Quote exactly the lines from the line containing "return pieces" to the line containing "if empty is", both lines included, please, and nothing more.

++++ Stored data ++++

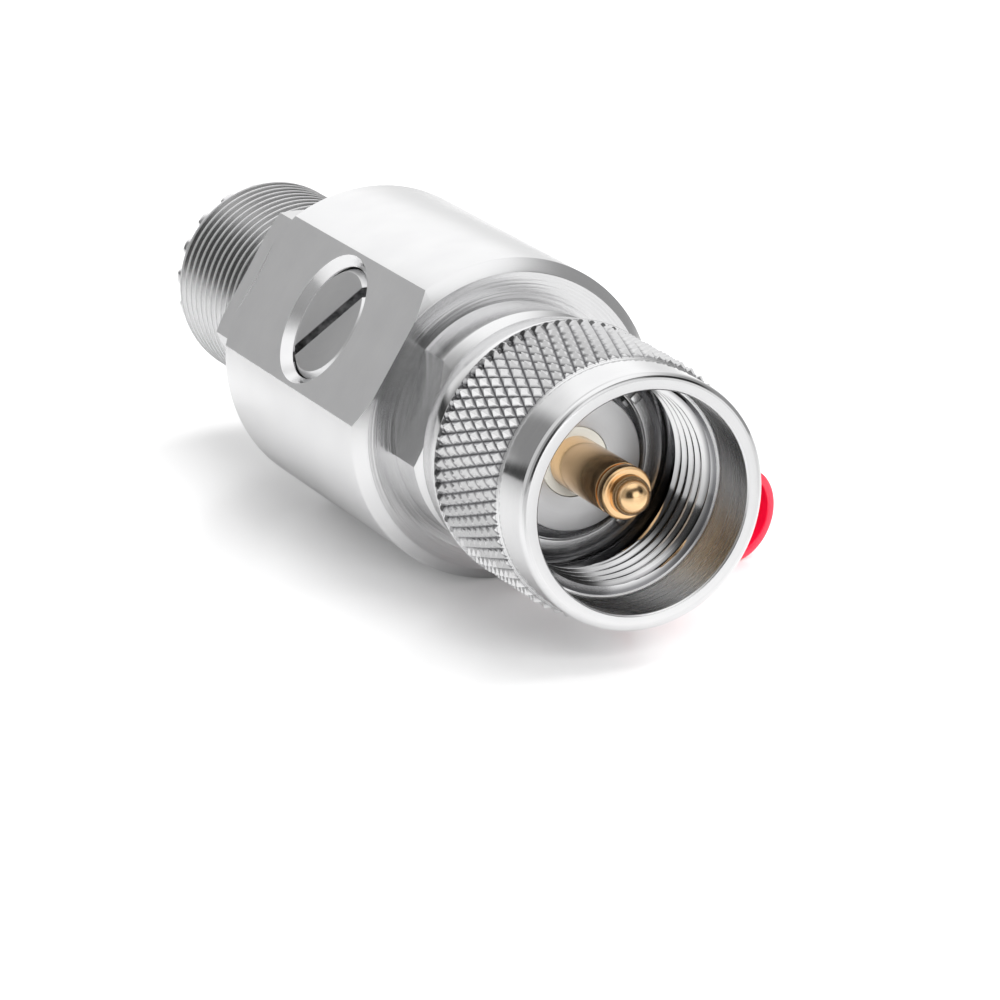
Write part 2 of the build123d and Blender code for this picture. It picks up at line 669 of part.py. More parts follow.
def make_screw(seat):
    """Slotted cheese-head ground screw."""
    top = seat + SCREW_HEAD_HEIGHT
    tip = SPOT_HEIGHT - SCREW_DEPTH
    screw = spun(
        (0, tip),
        (SCREW_RADIUS - SCREW_EDGE, tip),
        (SCREW_RADIUS, tip + SCREW_EDGE),
        (SCREW_RADIUS, seat),
        (SCREW_HEAD_RADIUS, seat),
        (SCREW_HEAD_RADIUS, top - SCREW_EDGE),
        (SCREW_HEAD_RADIUS - SCREW_EDGE, top),
        (0, top),
    )
    slot = Box(3 * SCREW_HEAD_RADIUS, SCREW_SLOT_WIDTH, 2 * SCREW_SLOT_DEPTH)
    return screw - Pos(0, 0, top) * Rot(0, 0, SCREW_SLOT_ANGLE) * slot


def barrel_place():
    """Place of the wire barrel in the terminal: its own X runs out of the sleeve."""
    turn = Location((TONGUE_BEND, 0, 0), (0, -BARREL_TILT, 0))
    return turn * Pos(0, 0, BARREL_RADIUS)


def terminal_place():
    """Place of the ring terminal: swung round the screw until its sleeve rests.

    The lowest point of the sleeve's mouth then has the height of the body's
    lowest line, so the whole part lies on both. The plane's own Y points down,
    so a swing upwards is a negative turn.
    """
    tilt = radians(BARREL_TILT)
    ground = radians(GROUND_ANGLE)
    reach = TONGUE_BEND - BARREL_RADIUS * sin(tilt) + SLEEVE_MOUTH * cos(tilt)
    height = TONGUE_HEIGHT + BARREL_RADIUS * cos(tilt) + SLEEVE_MOUTH * sin(tilt)
    swing = 0.0
    for _ in range(20):
        slope = sin(tilt) * sin(ground) + cos(tilt) * sin(swing) * cos(ground)
        drop = SLEEVE_MOUTH_RADIUS * sqrt(1 - slope * slope)
        lift = drop - BODY_RADIUS - height * sin(ground)
        swing = asin(lift / (reach * cos(ground)))
    place = beside(GROUND_X, GROUND_ANGLE) * Pos(0, 0, TONGUE_HEIGHT)
    return place * Rot(0, 0, -degrees(swing))


def make_terminal():
    """Crimp ring terminal: ring, tongue and tilted wire barrel."""
    ring = Cylinder(TONGUE_RING_RADIUS, TONGUE_THICKNESS, align=(Align.CENTER, Align.CENTER, Align.MIN))
    strip = Box(
        TONGUE_BEND,
        TONGUE_WIDTH,
        TONGUE_THICKNESS,
        align=(Align.MIN, Align.CENTER, Align.MIN),
    )
    rise = Box(
        2 * TONGUE_BEND,
        TONGUE_WIDTH,
        TONGUE_THICKNESS,
        align=(Align.MIN, Align.CENTER, Align.MIN),
    )
    foot = Location((TONGUE_BEND, 0, 0), (0, -BARREL_TILT, 0)) * (rise & foot_trim())
    barrel = Rot(0, 90, 0) * Cylinder(
        BARREL_RADIUS, BARREL_END - BARREL_START, align=(Align.CENTER, Align.CENTER, Align.MIN)
    )
    bore = Rot(0, 90, 0) * Cylinder(
        BARREL_BORE_RADIUS, 4 * BARREL_END, align=(Align.CENTER, Align.CENTER, Align.CENTER)
    )
    saddle = Box(
        4 * BARREL_RADIUS,
        4 * BARREL_RADIUS,
        4 * BARREL_RADIUS,
        align=(Align.MAX, Align.CENTER, Align.CENTER),
    )
    barrel = Pos(BARREL_START, 0, 0) * barrel
    barrel -= Pos(BARREL_START, 0, -BARREL_RADIUS) * Rot(0, BARREL_HEEL_ANGLE, 0) * saddle
    terminal = ring + strip + foot + barrel_place() * barrel
    terminal -= barrel_place() * (Pos(2 * BARREL_END, 0, 0) * bore)
    hole = Cylinder(WASHER_HOLE_RADIUS, 4 * TONGUE_THICKNESS)
    return terminal - hole


def foot_trim():
    """Round envelope that keeps the tongue's foot inside the barrel's outside."""
    envelope = Rot(0, 90, 0) * Cylinder(BARREL_RADIUS, 4 * BARREL_END)
    return Pos(0, 0, BARREL_RADIUS) * envelope


def make_sleeve():
    """Insulating sleeve: snug on the barrel, open funnel towards the wire."""
    bore = BARREL_RADIUS + SEAT_GAP
    mouth_bore = SLEEVE_MOUTH_RADIUS - SLEEVE_WALL
    return turned(
        (SLEEVE_REAR, bore),
        (SLEEVE_REAR, SLEEVE_REAR_RADIUS - SLEEVE_EDGE),
        (SLEEVE_REAR + SLEEVE_EDGE, SLEEVE_REAR_RADIUS),
        (SLEEVE_MOUTH, SLEEVE_MOUTH_RADIUS),
        (SLEEVE_MOUTH, mouth_bore),
        (BARREL_END + SLEEVE_FUNNEL, mouth_bore - SLEEVE_TAPER),
        (BARREL_END, bore),
    )


def ground_stack():
    """Screw, washers and terminal, stacked outwards from the spot face."""
    place = beside(GROUND_X, GROUND_ANGLE)
    tooth_bottom = SPOT_HEIGHT + FLAT_WASHER_THICKNESS
    lock_bottom = TONGUE_HEIGHT + TONGUE_THICKNESS
    seat = lock_bottom + LOCK_WASHER_THICKNESS
    terminal = terminal_place()
    return {
        "flat_washer": place * make_washer(SPOT_HEIGHT, FLAT_WASHER_THICKNESS, FLAT_WASHER_RADIUS),
        "tooth_washer": place * make_tooth_washer(tooth_bottom),
        "ring_terminal": terminal * make_terminal(),
        "terminal_sleeve": terminal * barrel_place() * make_sleeve(),
        "lock_washer": place * make_lock_washer(lock_bottom),
        "ground_screw": place * make_screw(seat),
    }


def make_pieces():
    """Every piece of the arrestor, by name."""
    pieces = {
        "body_housing": make_body(),
        "plug_shell": make_shell(),
        "coupling_nut": make_nut(),
        "nut_snap_ring": make_snap_ring(),
        "centre_pin": make_pin(),
        "plug_insulator": make_bead(),
        "contact_block": make_block(),
        "socket_contact": make_contact(),
        "socket_insulator": make_socket_insulator(),
        "gas_tube_ceramic": make_ceramic(),
        "gas_tube_inner_electrode": make_electrode(TUBE_SEAT, CERAMIC_BOTTOM),
        "gas_tube_outer_electrode": make_electrode(TUBE_TOP, CERAMIC_TOP),
        "contact_spring": beside(CAP_X, CAP_ANGLE) * spring_coil(TUBE_TOP, POCKET_TOP),
        "gas_tube_cap": make_cap(),
        "cap_o_ring": make_cap_ring(),
        "shell_o_ring": make_shell_ring(),
    }
    pieces.update(ground_stack())
    return pieces


os.makedirs("parts", exist_ok=True)
for name, piece in make_pieces().items():
    export_step(piece, "parts/" + name + ".step")
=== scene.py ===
# %% [markdown]
# # A coaxial lightning arrestor on a white table
#
# The object is a stack of turned brass parts with bright nickel plate: a body with a milled flat,
# a plug with a knurled nut on one end and a threaded socket on the other. Bright metal has hardly any
# colour of its own. It shows the room, so the shapes need clean round surfaces and crisp edges, and the
# light needs large white areas with a few dark ones between them.

# %% Load the frame
import json
from math import cos, pi, radians, sin, tan

import bmesh
import bpy
from mathutils import Matrix, Vector


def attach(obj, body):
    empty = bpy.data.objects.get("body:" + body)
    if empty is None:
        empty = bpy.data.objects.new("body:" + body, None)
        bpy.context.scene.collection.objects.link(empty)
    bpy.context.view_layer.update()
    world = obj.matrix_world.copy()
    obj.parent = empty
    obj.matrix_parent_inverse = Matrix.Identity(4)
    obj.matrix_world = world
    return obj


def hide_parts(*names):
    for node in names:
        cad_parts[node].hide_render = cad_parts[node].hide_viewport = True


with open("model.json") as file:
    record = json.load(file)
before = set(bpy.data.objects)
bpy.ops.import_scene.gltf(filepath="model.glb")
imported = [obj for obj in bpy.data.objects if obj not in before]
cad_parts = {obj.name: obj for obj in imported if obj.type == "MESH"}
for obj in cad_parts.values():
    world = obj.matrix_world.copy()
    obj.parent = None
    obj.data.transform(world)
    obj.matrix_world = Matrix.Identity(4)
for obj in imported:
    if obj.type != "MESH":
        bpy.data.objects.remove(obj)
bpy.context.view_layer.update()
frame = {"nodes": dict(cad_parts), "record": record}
MM = 0.001

# %% [markdown]
# Nodes are easier to read as sums than as boxes and wires. A Signal is one output socket, and arithmetic
# on it adds the Math or Vector Math node that works it out. A Graph adds every other node, with its
# settings first and then the values or links of its sockets. Both work for materials and for geometry.

# %% A small way to write nodes
class Signal:
    """One output socket of a node. Arithmetic on it adds nodes."""

    def __init__(self, graph, socket):
        self.graph = graph
        self.socket = socket

    def work(self, operation, *values, value=False):
        kind = "ShaderNodeVectorMath" if self.socket.type == "VECTOR" else "ShaderNodeMath"
        inputs = dict(enumerate(values))
        return self.graph.node(kind, inputs, operation=operation)["Value" if value else 0]

    def __add__(self, other):
        return self.work("ADD", self, other)

    def __radd__(self, other):
        return self.work("ADD", other, self)

    def __sub__(self, other):
        return self.work("SUBTRACT", self, other)

    def __rsub__(self, other):
        return self.work("SUBTRACT", other, self)

    def __mul__(self, other):
        return self.work("MULTIPLY", self, other)

    def __rmul__(self, other):
        return self.work("MULTIPLY", other, self)

    def __truediv__(self, other):
        return self.work("DIVIDE", self, other)

    def floor(self):
        return self.work("FLOOR", self)

    def fraction(self):
        return self.work("FRACT", self)

    def size(self):
        return self.work("ABSOLUTE", self)

    def root(self):
        return self.work("SQRT", self)

    def clamp(self, low, high):
        return self.work("MAXIMUM", self.work("MINIMUM", self, high), low)

    def above(self, limit):
        return self.work("GREATER_THAN", self, limit)

    def below(self, limit):
        return self.work("LESS_THAN", self, limit)

    def rise(self, low, high):
        """Goes from 0 at low to 1 at high, and stays there."""
        return ((self - low) / (high - low)).clamp(0.0, 1.0)


class Built:
    """A node that was added. Its outputs are found by name or number."""

    def __init__(self, graph, node):
        self.graph = graph
        self.node = node

    def __getitem__(self, key):
        return Signal(self.graph, self.node.outputs[key])


class Graph:
    """A node tree to add nodes to."""

    def __init__(self, tree):
        self.tree = tree
        tree.nodes.clear()

    def node(self, kind, inputs=None, **settings):
        made = self.tree.nodes.new(kind)
        for key, value in settings.items():
            setattr(made, key, value)
        for key, value in (inputs or {}).items():
            socket = made.inputs[key]
            if isinstance(value, Signal):
                self.tree.links.new(value.socket, socket)
            else:
                socket.default_value = value
        return Built(self, made)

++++

Solved problem:
    return pieces


os.makedirs("parts", exist_ok=True)
for name, piece in make_pieces().items():
    export_step(piece, "parts/" + name + ".step")
=== scene.py ===
# %% [markdown]
# # A coaxial lightning arrestor on a white table
#
# The object is a stack of turned brass parts with bright nickel plate: a body with a milled flat,
# a plug with a knurled nut on one end and a threaded socket on the other. Bright metal has hardly any
# colour of its own. It shows the room, so the shapes need clean round surfaces and crisp edges, and the
# light needs large white areas with a few dark ones between them.

# %% Load the frame
import json
from math import cos, pi, radians, sin, tan

import bmesh
import bpy
from mathutils import Matrix, Vector


def attach(obj, body):
    empty = bpy.data.objects.get("body:" + body)
    if empty is None:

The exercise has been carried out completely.